Should these changes go into effect, the privacy regulation would, as amended by the NPRM, require a finding by the IRB or privacy board that the following criteria have been satisfied to waive or alter the authorization requirements:
the use or disclosure of PHI involves no more than minimal risk to the privacy of individuals based on at least the presence of-
an adequate plan to protect identifiers from improper use and disclosure,
an adequate plan to destroy the identifiers at the earliest opportunity consistent with the conduct of the research (unless there is a health or research justification for retaining the identifiers or such retention is otherwise required by law), and
adequate written assurances that the PHI will not be reused or disclosed to any other person or entity (except as required by law, for oversight of the study, or for other research for which the use or disclosure of PHI would be permitted by the regulation);
the research could not practicably be conducted without the waiver; and
the research could not practicably be conducted without access to and use of the PHI.
In addition, the NPRM clarifies that IRBs and privacy boards may grant waivers of authorization for the specific purpose of disclosing PHI to researchers and sponsors as necessary to contact and recruit potential study participants.
Comments Sought on Safe Harbor For Research Use of Facially De-identified Information
BIO has consistently argued that the regulation's de-identification safe harbor is so stringent as to be useless for many research purposes. The preamble to the NPRM acknowledges this concern. The NPRM slightly modifies the clarifies that age may be expressed in months, days, or hours, and that a re-identification code does not constitute a proscribed identifier the presence of which removes a data set from the safe harbor.

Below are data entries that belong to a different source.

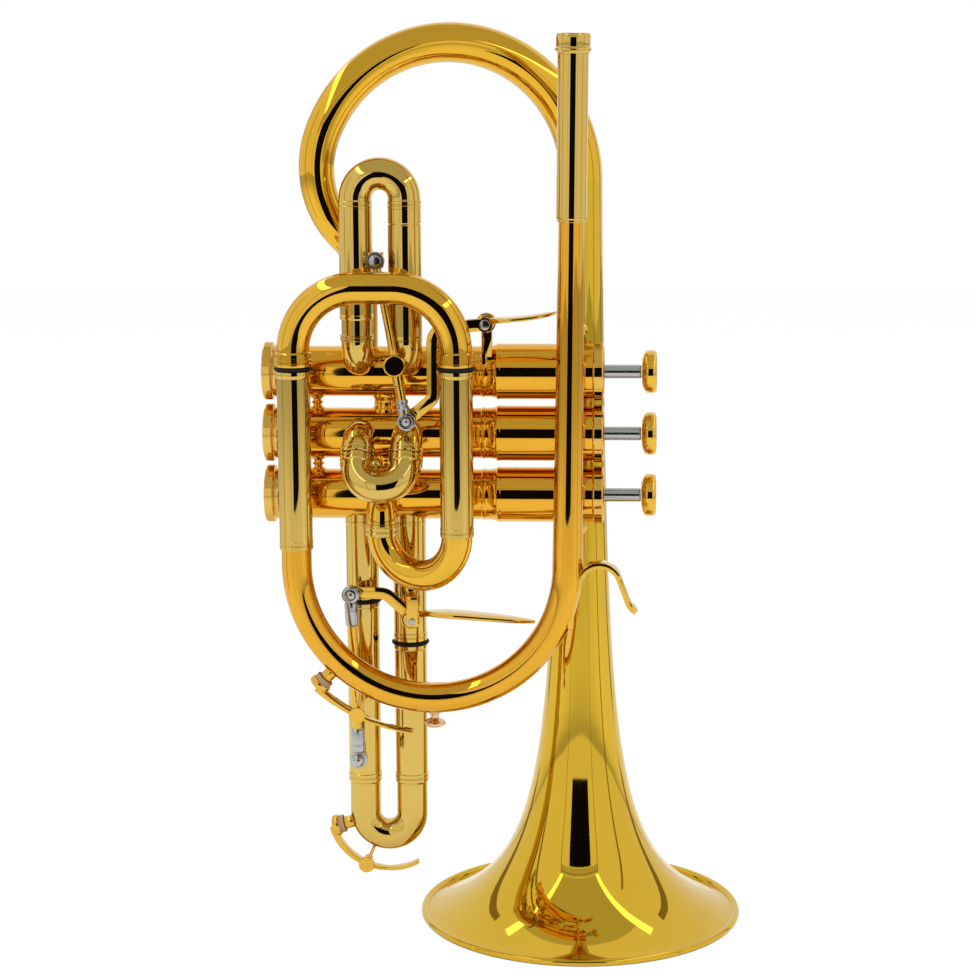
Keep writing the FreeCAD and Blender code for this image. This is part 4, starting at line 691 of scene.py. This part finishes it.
third_left, third_right = -87.3, -68.2
left_stop, right_stop, sleeve_end = 138.9, 121.6, 50.6
fixed_top, inner_end = valve_heights[2] - 6.0, 66.0
under_valve = [(4.6, 6.6), (4.8, 6.75), (5.7, 6.75), (5.9, 6.6)]
lines_from_end = [(3.4, 6.6), (3.2, 6.85), (2.0, 6.85), (1.8, 6.6), (1.5, 6.6), (1.3, 6.85), (0.2, 6.85), (0, 6.6),
                  (0, 5.95)]
for name, x, stop, ring_name in (("third_fixed_left", third_left, left_stop, "third_stop_left"),
                                 ("third_fixed_right", third_right, right_stop, "third_stop_right")):
    tube = Drawn(name, (x, valve_depth, fixed_top), DOWN, 6.6, 56)
    low = fixed_top - stop - 2 * ring_thick
    tube.along(under_valve + [(low - back, radius) for back, radius in lines_from_end]
               + [(fixed_top - inner_end, 5.95)])
    fit(tube.done(angle=30), painted_side_light_lacquer, "cornet", "lacquer_yellow",
        *(("third_fixed_tubes",) if x == third_left else ()))
    ring = rubber_ring(ring_name, (x, valve_depth, stop + ring_thick), 6.83, ring_thick)
    fit(ring, black_rubber, "third_slide", "black_rubber", *(("third_bumpers",) if x == third_left else ()))
third = Drawn("third_slide_bow", (third_left, valve_depth, left_stop), DOWN, 6.03, 56)
foot, rise = left_stop - sleeve_end, right_stop - sleeve_end
double_line = [(17.2, 6.6), (17.0, 6.85), (15.8, 6.85), (15.6, 6.6), (15.2, 6.6), (15.0, 6.85), (13.8, 6.85),
               (13.6, 6.55), (13.0, 6.3)]
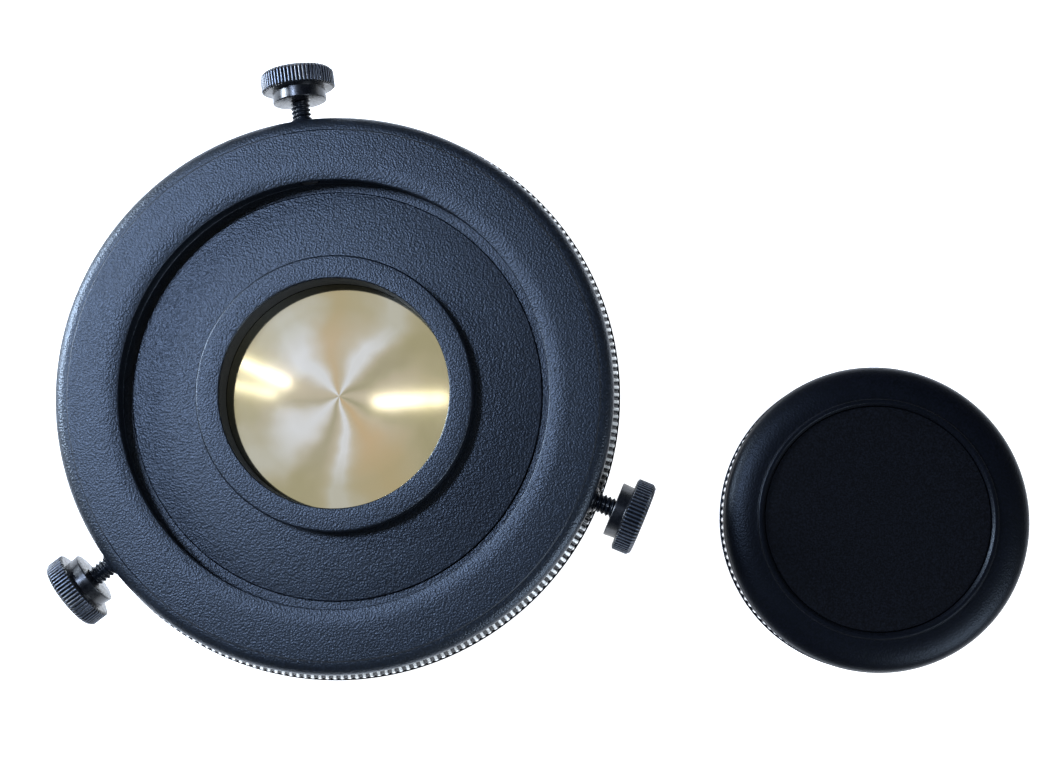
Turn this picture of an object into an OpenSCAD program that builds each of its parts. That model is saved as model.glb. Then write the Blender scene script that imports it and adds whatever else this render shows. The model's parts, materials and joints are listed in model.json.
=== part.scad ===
// Front filter cell for a refractor: a three-screw clamp ring, a recessed adapter plate,
// a coated window in its threaded cell, and the dust cap that fits over the cell's nose.
// The origin is on the optical axis at the nose's end face, and +Z points to the telescope.

/* [Clamp ring] */
// Outside diameter of the clamp ring
ring_d = 135.6; // [134:0.2:137]
// Outside diameter of the knurled ring behind it
knurl_d = 139; // [138:0.2:142]
// Thickness of the knurled ring's rim
knurl_t = 4; // [3:0.1:4.5]
// Diameter of the pocket's mouth, which takes the telescope tube
mouth_d = 104.2; // [103.6:0.2:104.6]
// Depth of the pocket from the face to the adapter plate
pocket_h = 7.7; // [7.7:0.1:9]
// Width of the rolled outer edge
roll_w = 3.4; // [2:0.2:5]
// Height of the rolled outer edge
roll_h = 2.4; // [1:0.2:2.6]

/* [Adapter plate] */
// Diameter of the adapter plate's face
plate_d = 100.6; // [99:0.2:100.8]
// Thickness of the adapter plate
plate_t = 2.5; // [2.5:0.1:3.5]

/* [Filter cell] */
// Outside diameter of the nose and of the collar
nose_d = 67.4; // [67:0.2:68]
// Length of the nose
nose_h = 17.5; // [16:0.5:22]
// Height of the collar above the plate
collar_h = 5.8; // [4:0.2:5.8]
// Clear aperture
aperture_d = 56; // [50:0.5:56]
// Depth of the window below the collar's top
glass_drop = 10.5; // [10.4:0.1:12]
// Diameter of the window
glass_d = 60; // [59:0.1:60.2]
// Thickness of the window
glass_t = 4; // [3:0.5:6]

/* [Thumbscrews] */
// Direction of the first screw from +X, in degrees
screw_angle = 97.5; // [0:0.5:119.5]
// Outside diameter of the thread
thread_d = 4.83; // [4:0.01:4.85]
// Pitch of the thread
pitch = 1.0583; // [0.8:0.0001:1.2]
// Diameter of the knurled head
head_d = 18.1; // [14:0.1:20]
// Length of the knurled head
head_t = 4.9; // [4:0.1:7]
// Diameter of the shoulder under the head
shoulder_d = 13.3; // [8:0.1:13.6]
// Length of the shoulder
shoulder_t = 2.9; // [1.5:0.1:4]
// Gap between the clamp ring and the shoulder
screw_gap = 5.3; // [5.3:0.1:8]

/* [Dust cap] */
// Outside diameter of the cap
cap_d = 75.8; // [74:0.2:78]
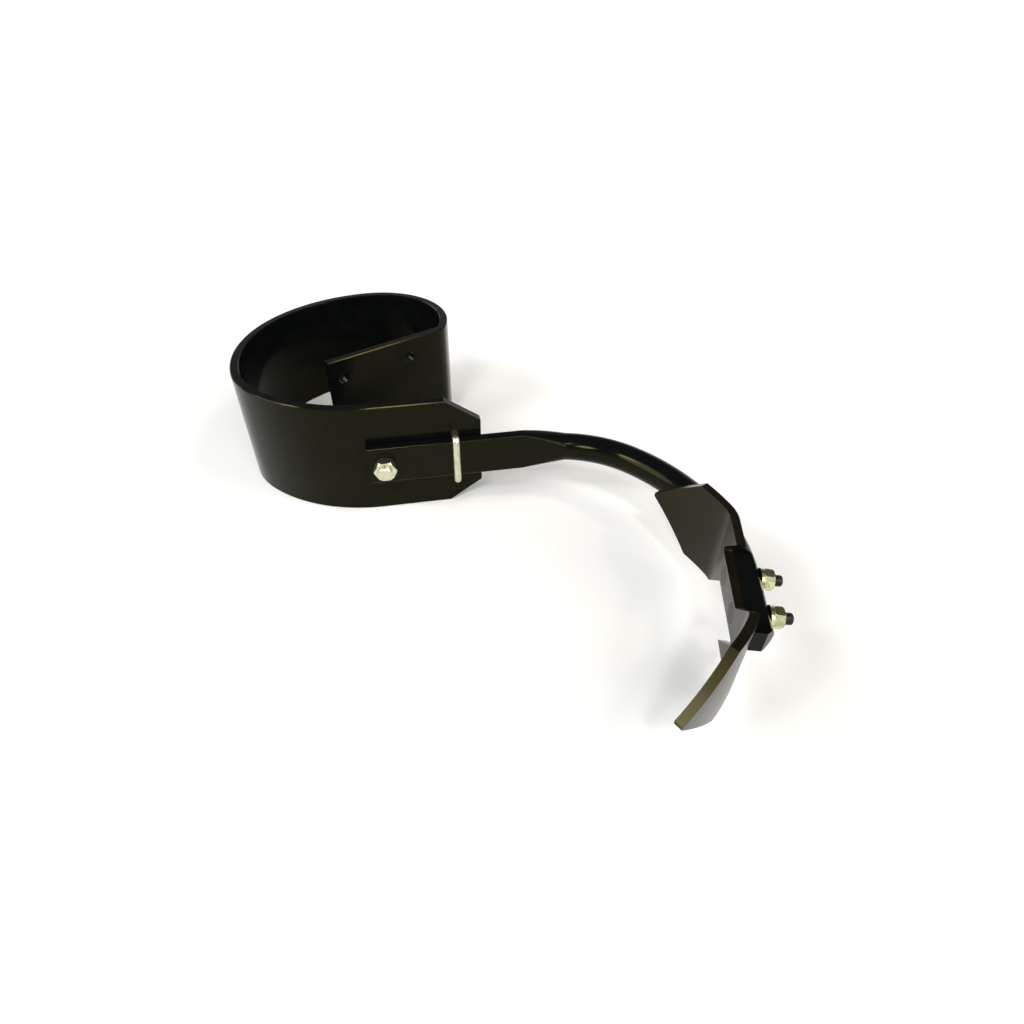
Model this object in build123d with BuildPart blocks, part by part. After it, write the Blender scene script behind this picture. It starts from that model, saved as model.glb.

HHS has specifically requested public comment on a proposal (not incorporated in the regulatory text of the NPRM) to create an alternative de-identification standard that would permit uses and disclosures of a "limited data set" of facially de-identified information for research, public health, and health care operations purposes. Under the proposal, which echoes BIO's recommendation that HHS permit the retention of dates and five-digit zip codes for research uses and disclosures, the limited data set could include admission, discharge, and service dates; dates of death; ages (including age 90 or older); and five-digit zip codes. The "de-identified" data could not, however, include names, street addresses, telephone or fax numbers, e-mail addresses, Social Security numbers, certificate/license numbers, vehicle identifiers or serial numbers, URLs or IP addresses, or full face photos or comparable images. Researchers and sponsors who receive limited data sets would be required to enter into data use or similar agreements in which the recipient agrees to limit the use of the data to research purposes, to limit who may use or receive the data, and not to re-identify or contact the individuals to whom the information refers.
HHS specifically requests comments on the feasibility of this alternative de-identification standard and, in particular, on the need to permit the inclusion of other geographic units (e.g., city, county, precinct, neighborhood) and dates of birth as well. It is critical that the regulation's definition of de-identified is changed to be consistent with good research practice. BIO members should take advantage of this opportunity to submit comments in support of HHS's proposal and also to advocate for the inclusion of dates of birth and geographic units other than addresses.